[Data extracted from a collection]
--------------------------------------------------
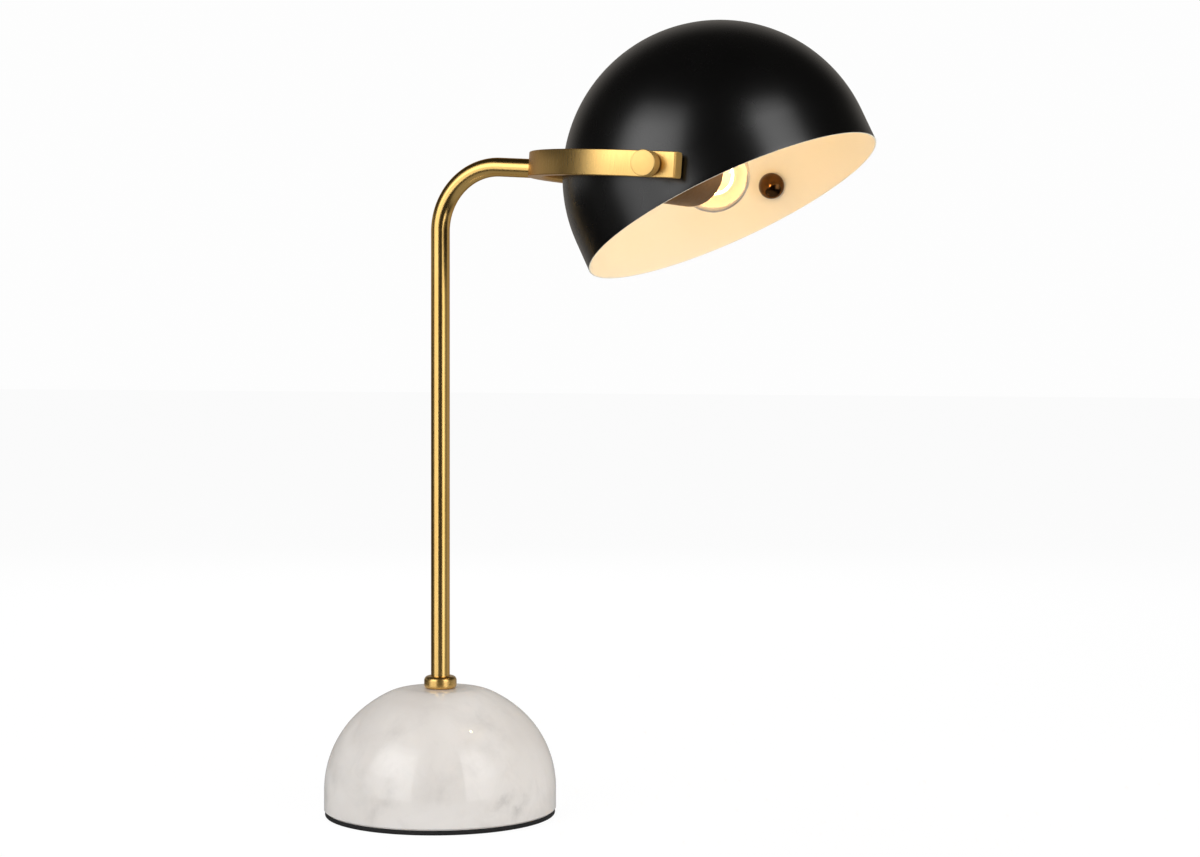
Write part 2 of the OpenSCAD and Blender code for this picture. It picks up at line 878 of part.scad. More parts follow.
module near_knob() { knob(-1); }
module near_knob_washer() { knob_washer(-1); }
module far_knob() { knob(1); }
module far_knob_washer() { knob_washer(1); }

base_marble();
base_pad();
clamp_plate();
base_rod();
lock_washer();
base_nut();
inlet_bush();
collar();
stem_tube();
yoke();
yoke_end_plates();
shade();
friction_washers();
near_pivot_tube();
far_pivot_stud();
seat_washers();
cap_nut();
socket_cup();
socket_nut();
holder_end();
contact_block();
screw_shell();
holder_sleeve();
centre_contact();
terminal_screws();
bulb_glass();
bulb_cap();
cap_insulator();
tip_contact();
bulb_mount();
support_wires();
filament();
near_knob();
near_knob_washer();
far_knob();
far_knob_washer();
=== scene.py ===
"""Dome shade desk lamp: the finished surfaces, the studio and the camera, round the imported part."""

import math

import bmesh
import bpy
from mathutils import Matrix, Vector


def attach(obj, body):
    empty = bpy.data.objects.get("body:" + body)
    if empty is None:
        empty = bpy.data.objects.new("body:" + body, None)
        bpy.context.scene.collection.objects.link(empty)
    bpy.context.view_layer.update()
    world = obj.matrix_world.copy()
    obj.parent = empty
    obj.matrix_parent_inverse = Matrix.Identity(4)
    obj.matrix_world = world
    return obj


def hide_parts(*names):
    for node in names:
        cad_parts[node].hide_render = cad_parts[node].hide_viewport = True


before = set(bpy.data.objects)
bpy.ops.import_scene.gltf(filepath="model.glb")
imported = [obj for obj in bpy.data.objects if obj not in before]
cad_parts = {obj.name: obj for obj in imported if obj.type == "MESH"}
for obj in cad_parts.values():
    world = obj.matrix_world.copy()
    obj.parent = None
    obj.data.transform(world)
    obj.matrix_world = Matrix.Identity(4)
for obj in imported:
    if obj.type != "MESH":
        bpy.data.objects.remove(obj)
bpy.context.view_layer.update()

MM = 0.001
# Turn of the camera round the lamp, in degrees from the arm's side view
CAMERA_TURN = 24.713

# Sizes, in millimetres, with the values of the part's source and, where it names them, its names

PAD_H, PAD_INSET, BASE_R, FOOT_CHAMFER = 3, 0.6, 74, 1
SEAT_Z, CROWN_SPARE, SHOULDER_OFF, SEAT_CUT, SEAT_ROUND = 80, 4.5, 9, 4.7, 32
RECESS_R, RECESS_H, ROD_HOLE_R = 46, 24, 5.3
INLET_RISE, INLET_R, INLET_OUTER_R, INLET_FLANGE_R, INLET_FLANGE_H = 10, 3.6, 5.2, 7, 1.5
BUSH_START, GAP = 44, 0.3
STEM_R, ARM_Z, ARM_DROOP, BEND_R = 6, 415, 4, 40
COLLAR_R, COLLAR_H, COLLAR_TOP_ROUND, COLLAR_FOOT_ROUND = 10.4, 8, 3, 2
PIVOT_X, BAR_H, BAR_T, BAR_ROUND, BAR_WALL = 192, 15, 9, 2, 1.5
LEG_BACK, LEG_FRONT, END_PLATE_T = 11, 16.5, 1.2
KNOB_R, KNOB_H, KNOB_FACE_T, KNOB_CHAMFER, KNOB_WASHER_T = 7.5, 7.5, 2, 0.4, 1.5
PIVOT_HOLE_R = 5.06
FRICTION_T = 1.5
CAP_NUT_R, CAP_NUT_RIM, CAP_NUT_DOME = 8.3, 2.5, 5.5
SEAT_WASHER_T, SEAT_WASHER_R, SEAT_PLAY = 1.3, 7.6, 0.02
SHADE_R, SHADE_T, SKIRT_H, PIVOT_RISE, SHADE_TILT = 95, 1, 20.5, 1, 26
CUP_R, CUP_L, CUP_WALL, CUP_ROUND = 21, 48, 0.8, 6
GLOBE_R, GLASS_WALL, NECK_R, NECK_SWEEP_R = 22.5, 0.8, 12.2, 12
LAMP_CAP_L, NECK_STRAIGHT = 26.5, 1.5
TIP_Y = 30.7
FILAMENT_R, FILAMENT_RISE, SUPPORT_ANGLES = 10.5, 6, (-75, 15, 105, 195)

# What follows from them

YOKE_CX = PIVOT_X - LEG_BACK
YOKE_INNER_W = SHADE_R + FRICTION_T
YOKE_HALF_W = YOKE_INNER_W + BAR_T
LEG_END = LEG_BACK + LEG_FRONT
SEAT_Y = (math.sqrt((SHADE_R - SHADE_T) ** 2 - (SEAT_WASHER_R + PIVOT_RISE) ** 2)
          - SEAT_PLAY - SEAT_WASHER_T)
GLOBE_Y = (LAMP_CAP_L + NECK_STRAIGHT
           + math.sqrt((GLOBE_R + NECK_SWEEP_R) ** 2 - (NECK_R + NECK_SWEEP_R) ** 2))


def turn(degrees, axis):
    return Matrix.Rotation(math.radians(degrees), 4, axis)


def shift(x, y, z):
    return Matrix.Translation(Vector((x, y, z)) * MM)


# Frames of the pieces: the stand, the cord inlet with +Z out of the stone, the arm, the shade with
# its mouth towards -Z, the pivot axis with +Z outwards on either side, and the lampholder and the
# bulb with +Z towards the glass
STAND_FRAME = Matrix.Identity(4)
INLET_FRAME = shift(0, 0, PAD_H + INLET_RISE) @ turn(-90, "Y")
ARM_FRAME = shift(0, 0, ARM_Z) @ turn(ARM_DROOP, "Y")
SHADE_FRAME = ARM_FRAME @ shift(PIVOT_X, 0, 0) @ turn(-ARM_DROOP - SHADE_TILT, "Y")
PIVOT_FRAME = {side: SHADE_FRAME @ turn(-90 * side, "X") for side in (-1, 1)}
HOLDER_FRAME = PIVOT_FRAME[1] @ shift(0, 0, -SEAT_Y)
BULB_FRAME = HOLDER_FRAME @ shift(0, 0, TIP_Y)


# Outlines

# Half angle of a corner, in degrees, from which it counts as straight
STRAIGHT = 89
# Radius, in millimetres, under which a point lies on the axis
ON_AXIS = 1e-4


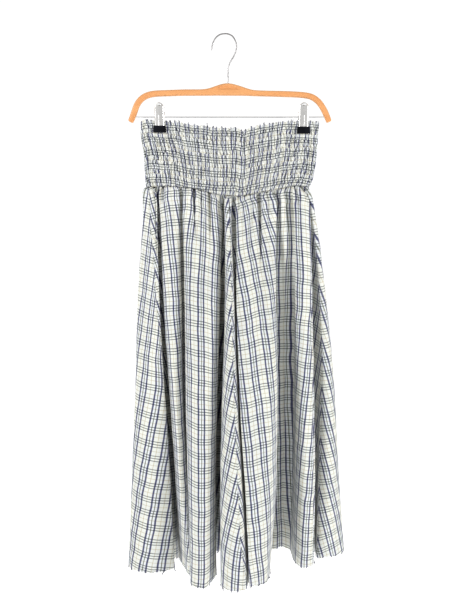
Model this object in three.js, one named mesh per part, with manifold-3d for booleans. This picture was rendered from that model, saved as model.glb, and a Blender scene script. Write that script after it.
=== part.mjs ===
// A maxi skirt hanging from a clip hanger.
// Millimetres, +Z up, X to the right seen from the front, the front facing -Y.
// The origin is the point inside the top of the hook, where the hanger hangs.
//
// The cloth is a wall that follows closed rings: a ring at every height runs through
// the fold lines of the table FOLDS (front) and BACK (back), and a fold line runs from
// the yoke seam down to the hem. "front" is the distance forward of the hanger's
// plane, so y = -front.

import * as THREE from "three";
import Module from "manifold-3d";
import { mergeVertices } from "three/addons/utils/BufferGeometryUtils.js";

// ---------------------------------------------------------------- driving sizes
const WALL = 2; // cloth wall
const GAP = 0.4; // clearance between neighbouring cut edges
const HEM = -1164; // height of the hem
const LEVELS = [-350, -555, -765, -975, HEM]; // heights of the fold table's columns
const SKIRT_ROWS = [0, 0.03, 0.08, 0.16, 0.27, 0.4, 0.54, 0.69, 0.85, 1];
const YOKE_ROWS = [0, 0.2, 0.45, 0.66, 0.8, 0.9, 1];
const YOKE_COLUMNS = 30;

const CLIPS = [
  { side: "left", across: -140, lower: -202.6, turn: 0 },
  { side: "right", across: 170, lower: -204.6, turn: 0 },
];
const PINCH = 1.2; // middle of the cloth wall from the hanger's plane, inside a clip
const PAD = { wide: 28, tall: 14, thick: 4.6 };
const PLATE = { wide: 21, top: -141.5, thick: 1, pivot: 6.4, spread: 8.6 };
const ROD = { height: -169.5, radius: 1, left: -197, right: 220.5 };
const WIRE = 1.25; // radius of the hook's wire
const BAR_DEPTH = 9;

const COLOUR = {
  cloth: 0xe9e8e2,
  apricot: 0xf9c188,
  chrome: 0xc9cbcd,
  steel: 0xa9abad,
  rubber: 0x1d1d1f,
};

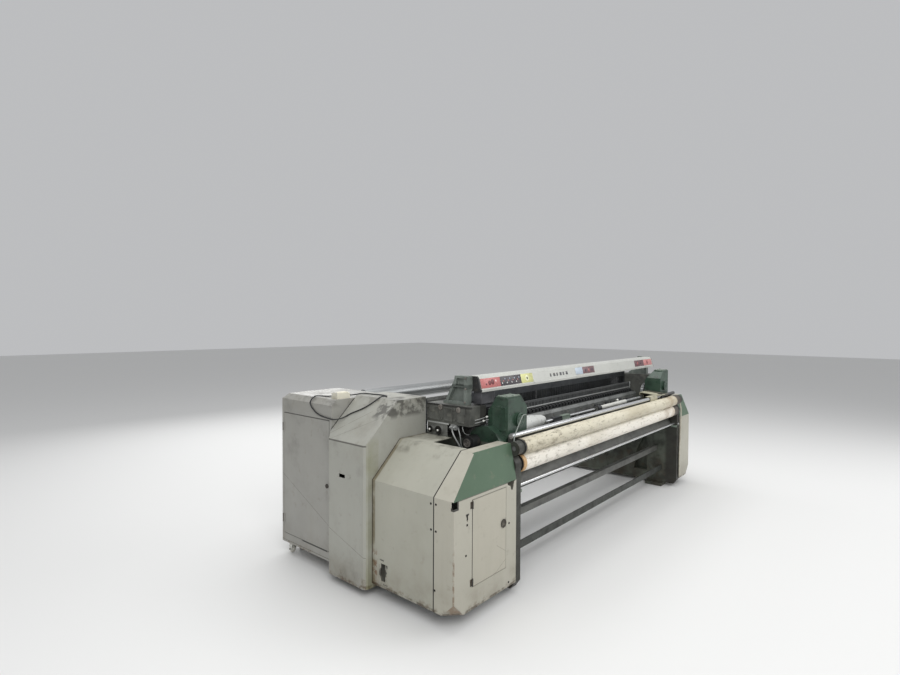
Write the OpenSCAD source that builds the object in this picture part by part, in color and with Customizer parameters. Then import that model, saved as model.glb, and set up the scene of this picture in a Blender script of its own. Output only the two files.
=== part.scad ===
--------------------------------------------------
• SHORT PROBLEM:
Exactly the lines from the line containing "base_marble();" to the line containing "before = set(bpy.data.objects)", both included, are to be set down; no other line belongs in the answer.

• ANSWER:
base_marble();
base_pad();
clamp_plate();
base_rod();
lock_washer();
base_nut();
inlet_bush();
collar();
stem_tube();
yoke();
yoke_end_plates();
shade();
friction_washers();
near_pivot_tube();
far_pivot_stud();
seat_washers();
cap_nut();
socket_cup();
socket_nut();
holder_end();
contact_block();
screw_shell();
holder_sleeve();
centre_contact();
terminal_screws();
bulb_glass();
bulb_cap();
cap_insulator();
tip_contact();
bulb_mount();
support_wires();
filament();
near_knob();
near_knob_washer();
far_knob();
far_knob_washer();
=== scene.py ===
"""Dome shade desk lamp: the finished surfaces, the studio and the camera, round the imported part."""

import math

import bmesh
import bpy
from mathutils import Matrix, Vector


def attach(obj, body):
    empty = bpy.data.objects.get("body:" + body)
    if empty is None:
        empty = bpy.data.objects.new("body:" + body, None)
        bpy.context.scene.collection.objects.link(empty)
    bpy.context.view_layer.update()
    world = obj.matrix_world.copy()
    obj.parent = empty
    obj.matrix_parent_inverse = Matrix.Identity(4)
    obj.matrix_world = world
    return obj


def hide_parts(*names):
    for node in names:
        cad_parts[node].hide_render = cad_parts[node].hide_viewport = True


before = set(bpy.data.objects)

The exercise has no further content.